An essential part of identifying new measures will be to identify the possible methods for collecting data on them. The Task Force will consider a wide range of options including approaches that use more continuous data collection methods, are “lighter touch” than those used by current international assessment regimes, and do not result in internationally comparable leque tables.

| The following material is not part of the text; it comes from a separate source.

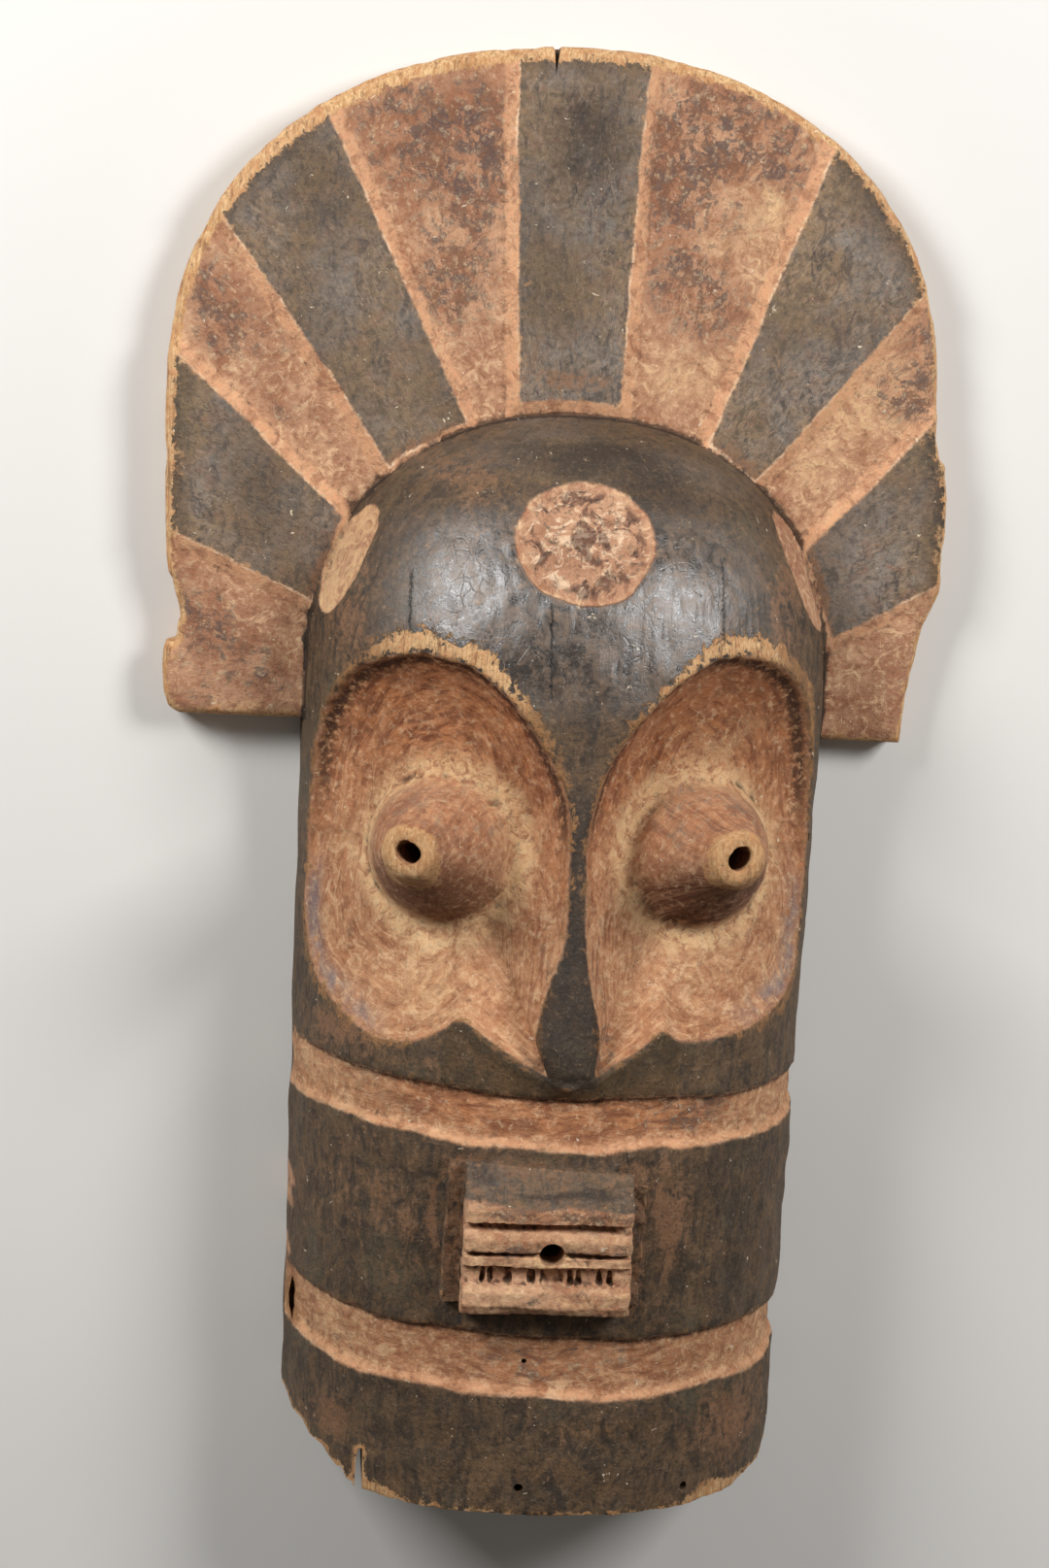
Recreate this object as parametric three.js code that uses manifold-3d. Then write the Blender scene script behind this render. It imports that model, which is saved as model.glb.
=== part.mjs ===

Phase IV: Develop Approaches to Collect, Report Out and Share
Based on the above work, the Task Force would identify approaches to collect and share data among G20 countries. A likely outcome would be the identification of a select group of countries where it would be useful to pilot the new measures. The Task Force would provide guidance on implementation, data collection and rollout in participating jurisdictions. In closing, having a set of unified measures across countries will enable jurisdictions to compare themselves on common holistic measures that span the linkages between education and the economy and the society of the future. Given the slow pace of change across many education systems towards helping all students cultivate full breadth of competencies and skills they need, there is a need to try new approaches that can help leapfrog progress. With the uncertainty facing countries as they try to prepare students for a world that is constantly evolving, the time has never been more urgent.
REFERENCES
i. Program for International Student Assessment (PISA), Programme for the International Assessment of Adult Competencies (PIAAC), The Trends in International Mathematics and Science Study (TIMSS), and Progress in International Reading Literacy Study (PIRLS).
ii The Learning Generation: Investing in Education for A Changing World. https://report.educationcommission.org/report/.
iii Leapfrogging Inequality: Remaking Education to Help Young People Thrive. https://www.brookings.edu/book/leapfrogging-inequality-2/. iv Ibid. v OECD’s Innovative Learning Environments project. https://www.oecd.org/education/ceri/innovativelearningenvironments.htm.
vi Ibid.
vii OECD’s Teaching and Learning International Survey. https://www.oecd.org/education/talis/.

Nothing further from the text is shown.